烛旭一推开门就看到蹲在门框边的少女,眼皮不自然的跳了跳。
“你……何时来的?”
杜若乖巧道:“天不亮就来了。”
烛旭心头尴尬,抬手摸了摸鼻尖:“来这么早也不叫我?”
杜若:“我知道前辈一定是在考验我的耐性和诚心。”
烛旭:“……”
第一天修炼,杜若炸了两间屋子,还给烛旭的袖子烧了个洞。没等太阳下山,烛旭就已经急着下课了。
看着少女仍然锲而不舍的尝试引火术,他太阳穴突突直跳。
“算了算了,”他拽住杜若的手腕,“这样练不行,今天先到这,以后再说。”
杜若的第一天“艰苦修行”,至此画上圆满的句号。
还没等烛旭想到什么好主意,就感受了到西南方隐隐约约的神力波动。
烛暄又搞什么幺蛾子出来了。
他当即动身赶过去,兄弟俩打了快两个月,铲平了修真界三个山头,最后两败俱伤偃旗息鼓。

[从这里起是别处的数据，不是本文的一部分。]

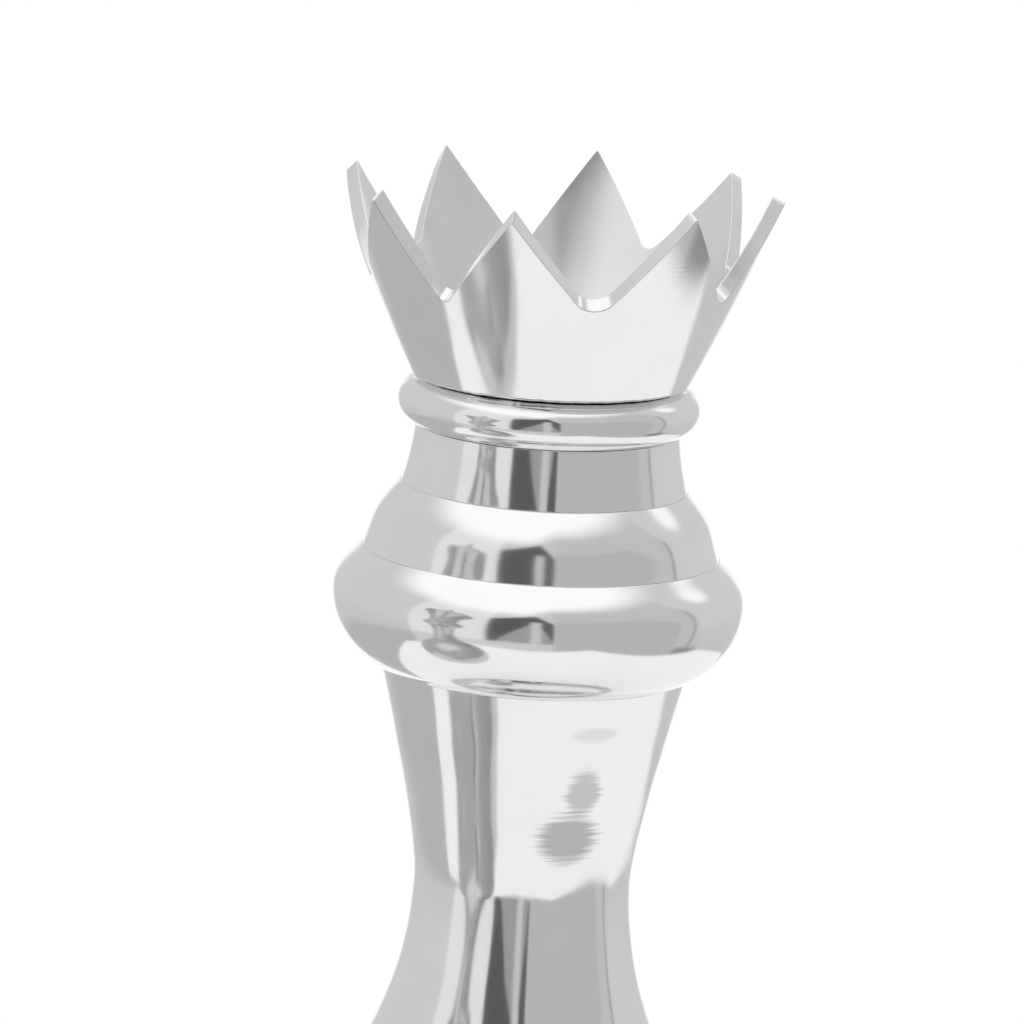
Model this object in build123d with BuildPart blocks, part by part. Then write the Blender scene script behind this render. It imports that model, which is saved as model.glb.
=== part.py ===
from build123d import *
import math
import os

# Giant chess queen: a stack of hollow, polished aluminium castings clamped by one long tie rod.
# Millimetres, +Z up. The origin is the centre of the face that the queen stands on.
# Unless a name says otherwise, a radius is measured from the queen's axis and a height from the floor.

# Driving dimensions: the heights of the joints between the castings, from the top down.
crown_top = 541.0
crown_seat = 463.5
bead_seat = 445.5
neck_seat = 423.2
upper_bulge_seat = 398.0
lower_bulge_seat = 353.0
waist_height = 270.3
stem_seat = 176.0
bell_seat = 98.0
base_bead_seat = 72.0
pad_thickness = 2.0

# Crown: a flared cup whose rim is filed into eight teeth.
cup_rim_radius = 80.4
crown_rim_radius = 86.2
crown_mid_radius, crown_mid_height = 69.8, 500.0
crown_foot_radius = 52.9
cup_mid_radius, cup_mid_height = 65.0, 503.5
cup_floor_radius, cup_floor = 50.5, 474.0
cup_corner = 12.0
foot_rounding = 0.8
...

这种事对于他来说已经很稀松平常,他熟练的寻了个隐蔽的地方倒头就睡,开始养伤。
这一睡就是三个月,再醒来的时候洞口都被雪封上了。
他从空间里取了壶竹叶青出来,坐在雪地里慢慢喝着,看着鹅毛似的雪片纷纷扬扬却近不得身。
烈酒入喉,带起一身的暖意。
他喝完了酒,站起身子抖抖衣摆上的残雪,倏然消失在原地。
和烛暄打架不仅耗费灵力,还费神力。他必须赶紧找个地方修炼,把状态恢复过来。
春去秋来,一年时光已悠悠转过。
烛旭于天地灵气中猛地睁开眼。
坏了,忘了常青谷里还有个女娃!
好在这女娃适应能力尚可,他不在的这一年多时间里,已经和款冬繁缕混熟了。
当然,也就只混熟了这两个人,其他师兄师姐们也只是能叫上名字而已。
白芥子发现她在医术方面有些天赋,给弟子们讲课的时候也会带她一起。
烛旭回到常青谷时,杜若正拿着小本子跟在款冬身边认药材。
见到熟悉的身影出现在视野中,杜若眼圈一下子就红了。